[GAP Forum] hall-senior number vs small group id

Vipul Naik vipul at math.uchicago.edu
Wed Apr 18 05:03:27 BST 2012


Hello,

I just double-checked the Hall-Senior list provided by Eamonn O'Brien
against the GAP 3 catalogue.
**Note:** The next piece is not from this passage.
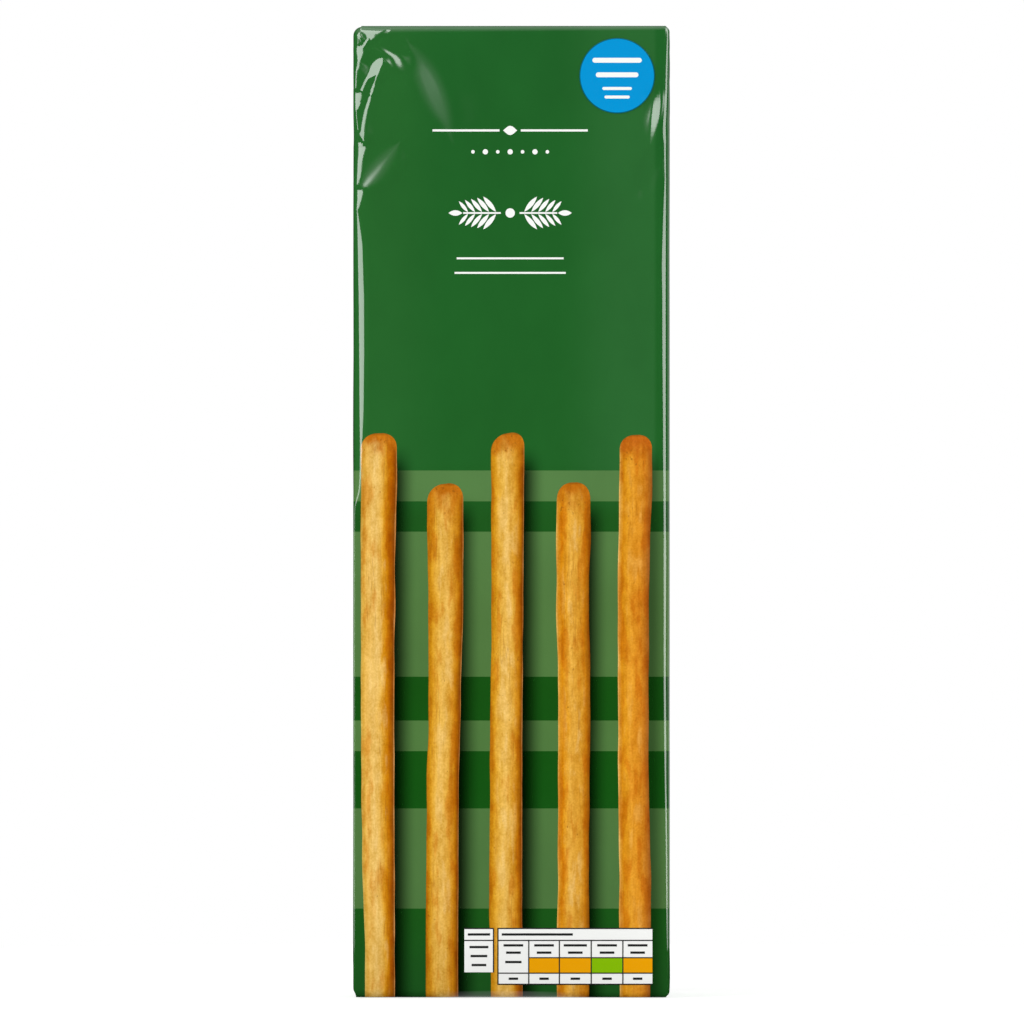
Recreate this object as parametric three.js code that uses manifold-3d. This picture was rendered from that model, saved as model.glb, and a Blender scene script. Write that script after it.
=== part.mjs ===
// A shut pack of breadsticks: a tall slim block wrapped in glossy printed film, standing on one of its folded ends.
// The film is one sheet. It laps down the back in a long seam, and each end is closed by an envelope fold: two short
// side tucks lie underneath, then the front flap, then the back flap. A round label is stuck high on the front.
// Millimetres, +Z up, the origin at the middle of the base, the printed front facing -Y.

import * as THREE from "three";
import { mergeVertices } from "three/addons/utils/BufferGeometryUtils.js";
import Module from "manifold-3d";

const wasm = await Module();
wasm.setup();

// ---- Driving dimensions -------------------------------------------------------------------------------------------

const WIDTH = 74;
const DEPTH = 32;
const HEIGHT = 227.6;

// The film turns each upright edge in a soft bend, and pulls tighter on the right than on the left.
const FRONT_LEFT_BEND = 3.9;
const FRONT_RIGHT_BEND = 2.25;
const BACK_BEND = 3;

// The bend round the top and bottom rims, at the left side and at the right side of the pack.
const LEFT_RIM_BEND = 2.1;
const RIGHT_RIM_BEND = 1.3;

const FLAP_REACH = 20; // from the rim to a flap's free edge, past the middle of the end
const FLAP_STEP = 0.18; // how far each layer of the envelope fold lies below the next
const TUCK_LEDGE = 0.5; // how far the lowest layer starts outside the flaps' slanting edges

const SEAM_WIDTH = 10;
const SEAM_STEP = 0.3; // the free edge of the lap stands this far proud of the back

const LABEL_RADIUS = 8.8;
const LABEL_THICKNESS = 0.28;
const LABEL_GAP = 0.02; // the layer of glue
const LABEL_FROM_RIGHT = 12.3; // centre of the label, from the pack's right side
const LABEL_FROM_TOP = 11.9;

// Slack film at the top left corner lies in shallow hollows. Each runs straight between two points that are given
// as [across from the left side, down from the top], with its half width and its depth.
const HOLLOWS = [
  { from: [2.4, 2.6], to: [7.6, 2.4], halfWidth: 1.9, depth: 0.45 },
  { from: [5.6, 6.6], to: [2.0, 15.5], halfWidth: 1.8, depth: 0.5 },
  { from: [8.2, 10.2], to: [3.4, 30.0], halfWidth: 2.2, depth: 0.5 },
  { from: [12.0, 9.5], to: [20.5, 22.5], halfWidth: 3.4, depth: 0.3 },
  { from: [7.6, 36.5], to: [2.6, 42.0], halfWidth: 1.9, depth: 0.35 },
];

// How finely the film is faceted, in millimetres: fine where it has hollows, coarse elsewhere.
const FINE_STEP = 1.7;
const COARSE_STEP = 12;
const FINE_REACH_ACROSS = 24;
const FINE_REACH_DOWN = 46;
const BEND_SEGMENTS = 5;
const RIM_SEGMENTS = 4;

const FILM_GREEN = 0x21632a;
const LABEL_BLUE = 0x0492d6;

// ---- Solids: three.js geometry to manifold-3d and back --------------------------------------------------------------

function toSolid(geometry) {
  const bare = geometry.clone();
  bare.deleteAttribute("normal");
  bare.deleteAttribute("uv");
  const merged = mergeVertices(bare, 1e-4);
  return new wasm.Manifold(
    new wasm.Mesh({
      numProp: 3,
      vertProperties: merged.attributes.position.array,
      triVerts: new Uint32Array(merged.index.array),
    }),
  );
}

function toGeometry(solid) {
  const mesh = solid.getMesh();
  const geometry = new THREE.BufferGeometry();
  geometry.setAttribute("position", new THREE.BufferAttribute(mesh.vertProperties, 3));
  geometry.setIndex(new THREE.BufferAttribute(mesh.triVerts, 1));
  geometry.computeVertexNormals();
  return geometry;
}

// A flat outline of [x, y] points, extruded upwards from one height to another.
function plate(points, bottom, top) {
  const shape = new THREE.Shape(points.map(([x, y]) => new THREE.Vector2(x, y)));
  const geometry = new THREE.ExtrudeGeometry(shape, { depth: top - bottom, bevelEnabled: false });
  return toSolid(geometry.translate(0, 0, bottom));
}

// ---- The outline of the pack, seen from above -----------------------------------------------------------------------

// Distances from 0 to length: fine steps over the first stretch, then coarse ones.
function gradedDistances(length, fineReach) {
  const fineCount = Math.round(fineReach / FINE_STEP);
  const coarseCount = Math.ceil((length - fineReach) / COARSE_STEP);
  const fine = Array.from({ length: fineCount }, (_, i) => (i * fineReach) / fineCount);
  const coarse = Array.from(
    { length: coarseCount + 1 },
    (_, i) => fineReach + (i * (length - fineReach)) / coarseCount,
  );
  return [...fine, ...coarse];
}

// Points round the outline, anticlockwise, each with its outward normal.
function outlineStations() {
  const halfWidth = WIDTH / 2;
  const halfDepth = DEPTH / 2;
  const stations = [];

  const side = (start, heading, normal, distances) => {
    for (const d of distances) {
      const point = start.clone().addScaledVector(heading, d);
      stations.push({ point, normal: normal.clone() });
    }
  };
  const bend = (centre, radius, startAngle) => {
    for (let i = 1; i < BEND_SEGMENTS; i++) {
      const angle = startAngle + ((Math.PI / 2) * i) / BEND_SEGMENTS;
      const normal = new THREE.Vector2(Math.cos(angle), Math.sin(angle));
      stations.push({ point: centre.clone().addScaledVector(normal, radius), normal });
    }
  };
  const east = new THREE.Vector2(1, 0);
  const north = new THREE.Vector2(0, 1);
  const west = new THREE.Vector2(-1, 0);
  const south = new THREE.Vector2(0, -1);
  const even = (length) => gradedDistances(length, 0);

  const frontLength = WIDTH - FRONT_LEFT_BEND - FRONT_RIGHT_BEND;
  side(
    new THREE.Vector2(-halfWidth + FRONT_LEFT_BEND, -halfDepth),
    east,
    south,
    gradedDistances(frontLength, FINE_REACH_ACROSS),
  );
  bend(
    new THREE.Vector2(halfWidth - FRONT_RIGHT_BEND, -halfDepth + FRONT_RIGHT_BEND),
    FRONT_RIGHT_BEND,
    -Math.PI / 2,
  );
  side(
    new THREE.Vector2(halfWidth, -halfDepth + FRONT_RIGHT_BEND),
    north,
    east,
    even(DEPTH - FRONT_RIGHT_BEND - BACK_BEND),
  );
  bend(new THREE.Vector2(halfWidth - BACK_BEND, halfDepth - BACK_BEND), BACK_BEND, 0);
  side(
    new THREE.Vector2(halfWidth - BACK_BEND, halfDepth),
    west,
    north,
    even(WIDTH - 2 * BACK_BEND),
  );
  bend(
    new THREE.Vector2(-halfWidth + BACK_BEND, halfDepth - BACK_BEND),
    BACK_BEND,
    Math.PI / 2,
  );
  side(
    new THREE.Vector2(-halfWidth, halfDepth - BACK_BEND),
    south,
    west,
    even(DEPTH - FRONT_LEFT_BEND - BACK_BEND),
  );
  bend(
    new THREE.Vector2(-halfWidth + FRONT_LEFT_BEND, -halfDepth + FRONT_LEFT_BEND),
    FRONT_LEFT_BEND,
    Math.PI,
  );
  return stations;
}

// ---- The film: stacked outlines, drawn in at the rims ---------------------------------------------------------------

function rimBend(x) {
  return THREE.MathUtils.lerp(LEFT_RIM_BEND, RIGHT_RIM_BEND, x / WIDTH + 0.5);
}

// How deep the hollows are at a point of the front, from 0 down to minus their depth.
function hollowAt(across, down) {
  let deepest = 0;
  for (const hollow of HOLLOWS) {
    const from = new THREE.Vector3(...hollow.from, 0);
    const to = new THREE.Vector3(...hollow.to, 0);
    const here = new THREE.Vector3(across, down, 0);
    const nearest = new THREE.Line3(from, to).closestPointToPoint(here, true, new THREE.Vector3());
    const away = here.distanceTo(nearest) / hollow.halfWidth;
    const share = away < 1 ? 0.5 + 0.5 * Math.cos(Math.PI * away) : 0;
    deepest = Math.max(deepest, share * hollow.depth);
  }
  return -deepest;
}

// The levels of the stacked outlines. A level in a rim has an angle, 0 on the end and 90 degrees on the side.
function levels() {
  const rim = Array.from({ length: RIM_SEGMENTS + 1 }, (_, i) => (Math.PI / 2) * (i / RIM_SEGMENTS));
  const straight = HEIGHT - 2 * LEFT_RIM_BEND;
  const down = gradedDistances(straight, FINE_REACH_DOWN).slice(1, -1);
  return [
    ...rim.map((angle) => ({ angle, end: "bottom" })),
    ...down.reverse().map((d) => ({ height: HEIGHT - LEFT_RIM_BEND - d })),
    ...rim.reverse().map((angle) => ({ angle, end: "top" })),
  ];
}

// One vertex of the film at a station and a level.
function filmPoint({ point, normal }, level) {
  const bend = rimBend(point.x);
  const inRim = level.angle !== undefined;
  const inset = inRim ? bend * (1 - Math.sin(level.angle)) : 0;
  const fromEnd = inRim ? bend * (1 - Math.cos(level.angle)) : 0;
  let z = level.height;
  if (level.end === "bottom") z = fromEnd;
  if (level.end === "top") z = HEIGHT - fromEnd;
  const facesFront = Math.max(0, -normal.y);
  const relief = inRim ? 0 : facesFront * hollowAt(point.x + WIDTH / 2, HEIGHT - z);
  const flat = point.clone().addScaledVector(normal, relief - inset);
  return [flat.x, flat.y, z];
}

function filmBlock() {
  const stations = outlineStations();
  const rows = levels();
  const count = stations.length;
  const positions = rows.flatMap((level) => stations.flatMap((s) => filmPoint(s, level)));
  const index = [];
  for (let row = 0; row < rows.length - 1; row++) {
    for (let i = 0; i < count; i++) {
      const a = row * count + i;
      const b = row * count + ((i + 1) % count);
      index.push(a, b, b + count, a, b + count, a + count);
    }
  }
  const rim = stations.map((s) => new THREE.Vector2(...filmPoint(s, rows[0]).slice(0, 2)));
  const last = (rows.length - 1) * count;
  for (const [a, b, c] of THREE.ShapeUtils.triangulateShape(rim, [])) {
    index.push(c, b, a);
    index.push(last + a, last + b, last + c);
  }
  const geometry = new THREE.BufferGeometry();
  geometry.setAttribute("position", new THREE.Float32BufferAttribute(positions, 3));
  geometry.setIndex(index);
  return toSolid(geometry);
}

// ---- The envelope folds and the seam --------------------------------------------------------------------------------

// The layers of an envelope fold lie one below the other, so the lower ones are cut back from the end of the block.
function foldCuts(isTop) {
  const beyond = 2; // the cutters run this far past the block
  const x = WIDTH / 2 + beyond;
  const y = DEPTH / 2 + beyond;
  const flapEdge = DEPTH / 2 - FLAP_REACH;
  const flapHalf = WIDTH / 2 - FLAP_REACH;
  const tuckTip = WIDTH / 2 - DEPTH / 2 + TUCK_LEDGE;
  const tuckHalf = x - tuckTip;
  const span = (depth) => (isTop ? [HEIGHT - depth, HEIGHT + beyond] : [-beyond, depth]);

  const besideBackFlap = [
    [-x, -y],
    [x, -y],
    [x, y],
    [flapHalf, flapEdge],
    [-flapHalf, flapEdge],
    [-x, y],
  ];
  const rightTuck = [
    [x, -tuckHalf],
    [x, tuckHalf],
    [tuckTip, 0],
  ];
  const leftTuck = rightTuck.map(([across, along]) => [-across, -along]);
  return [
    plate(besideBackFlap, ...span(FLAP_STEP)),
    plate(rightTuck, ...span(2 * FLAP_STEP)),
    plate(leftTuck, ...span(2 * FLAP_STEP)),
  ];
}

// The lap rises from nothing to its free edge.
function backSeam() {
  const root = 1; // how deep the strip is set into the block, so that the two fuse
  const wedge = [
    [-SEAM_WIDTH / 2, DEPTH / 2 - root],
    [SEAM_WIDTH / 2, DEPTH / 2 - root],
    [SEAM_WIDTH / 2, DEPTH / 2 + SEAM_STEP],
    [-SEAM_WIDTH / 2, DEPTH / 2],
  ];
  return plate(wedge, LEFT_RIM_BEND, HEIGHT - LEFT_RIM_BEND);
}

function filmPack() {
  let solid = filmBlock().add(backSeam());
  for (const cutter of [...foldCuts(false), ...foldCuts(true)]) {
    solid = solid.subtract(cutter);
  }
  const material = new THREE.MeshStandardMaterial({
    color: FILM_GREEN,
    roughness: 0.25,
    metalness: 0,
  });
  const mesh = new THREE.Mesh(toGeometry(solid), material);
  mesh.name = "film_pack";
  return mesh;
}

// ---- The label ------------------------------------------------------------------------------------------------------

function roundLabel() {
  const segments = 48;
  const geometry = new THREE.CylinderGeometry(LABEL_RADIUS, LABEL_RADIUS, LABEL_THICKNESS, segments);
  const material = new THREE.MeshStandardMaterial({
    color: LABEL_BLUE,
    roughness: 0.45,
    metalness: 0,
  });
  const mesh = new THREE.Mesh(geometry, material);
  mesh.name = "round_label";
  mesh.position.set(
    WIDTH / 2 - LABEL_FROM_RIGHT,
    -DEPTH / 2 - LABEL_GAP - LABEL_THICKNESS / 2,
    HEIGHT - LABEL_FROM_TOP,
  );
  return mesh;
}

const pack = new THREE.Group();
pack.name = "breadstick_pack";
pack.add(filmPack(), roundLabel());

export default pack;
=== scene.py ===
"""A shut pack of breadsticks in glossy printed film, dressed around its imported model.

Lengths are in millimetres until a vertex is placed, where MM turns them into metres. On a face, "across" runs
from its left side as it is seen from outside, and "down" runs from the top of the pack.
"""

import logging
import math
from collections.abc import Callable, Iterable, Sequence
from dataclasses import dataclass, field
from enum import Enum
from functools import cache, reduce
from typing import NamedTuple

import bmesh
import bpy
from mathutils import Matrix, Vector, noise


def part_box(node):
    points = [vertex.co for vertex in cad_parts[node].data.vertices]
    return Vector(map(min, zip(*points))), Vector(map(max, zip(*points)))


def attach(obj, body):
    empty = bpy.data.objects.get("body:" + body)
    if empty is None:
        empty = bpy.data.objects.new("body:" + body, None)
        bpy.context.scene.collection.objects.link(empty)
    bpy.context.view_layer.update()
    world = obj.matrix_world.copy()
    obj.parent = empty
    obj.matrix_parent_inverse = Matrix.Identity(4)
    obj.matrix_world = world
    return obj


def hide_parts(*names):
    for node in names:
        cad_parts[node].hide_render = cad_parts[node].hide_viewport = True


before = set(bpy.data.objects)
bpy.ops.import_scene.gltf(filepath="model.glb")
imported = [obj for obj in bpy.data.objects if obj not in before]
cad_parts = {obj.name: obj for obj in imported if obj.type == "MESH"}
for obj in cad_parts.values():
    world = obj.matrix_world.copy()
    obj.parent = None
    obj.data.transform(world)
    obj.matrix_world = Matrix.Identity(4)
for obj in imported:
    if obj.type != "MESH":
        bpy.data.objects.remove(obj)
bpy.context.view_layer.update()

BMesh = bmesh.types.BMesh
Material = bpy.types.Material
NodeTree = bpy.types.NodeTree
Socket = bpy.types.NodeSocket
Colour = tuple[float, float, float, float]
Stops = Sequence[tuple[float, int, int, int]]
Feeds = dict[str | int, object]
WHITE = (1.0, 1.0, 1.0, 1.0)

MM = 0.001
WELD = 1e-7  # In metres: vertices that lie closer than this become one.
SHARP = math.radians(40)  # An edge that turns by more than this is shaded as a sharp one.
BODY = "root"
LOG = logging.getLogger("breadstick_pack")


# ---- Small helpers ----


def srgb(*display: float) -> Colour:
    """Turns a colour from display values to the linear values that shaders take.

    Args:
        display: Red, green and blue, from 0 to 255.

    Returns:
        The linear colour, with an alpha of 1.
    """
    shares = [value / 255 for value in display]
    linear = [share / 12.92 if share <= 0.04045 else ((share + 0.055) / 1.055) ** 2.4 for share in shares]
    return *linear, 1.0


def lerp(start: float, end: float, share: float) -> float:
    """The value that lies at that share of the way from start to end."""
    return start + (end - start) * share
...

The only discrepancies are with the
abelian groups, probably because abelian groups were treated as a
separate layer and hence did not follow the Hall-Senior numbering
procedure.

Hence, for non-abelian groups (which is most groups!), the code
provided by Bettina Eick should suffice.

For groups of order 16, there are two discrepancies:

gap> F := Filtered([1..14], i -> not(SmallGroupToHallSenior[4][i] = Gap3CatalogueIdGroup(SmallGroup(16,i))[2]));
[ 2, 5 ]
gap> List(F,i -> StructureDescription(SmallGroup(16,i)));
[ "C4 x C4", "C8 x C2" ]

For groups of order 32, there are two discrepancies:

gap> F := Filtered([1..51], i -> not(SmallGroupToHallSenior[5][i] = Gap3CatalogueIdGroup(SmallGroup(32,i))[2]));
[ 3, 16, 21, 36 ]
gap> List(F,i -> StructureDescription(SmallGroup(32,i)));
[ "C8 x C4", "C16 x C2", "C4 x C4 x C2", "C8 x C2 x C2" ]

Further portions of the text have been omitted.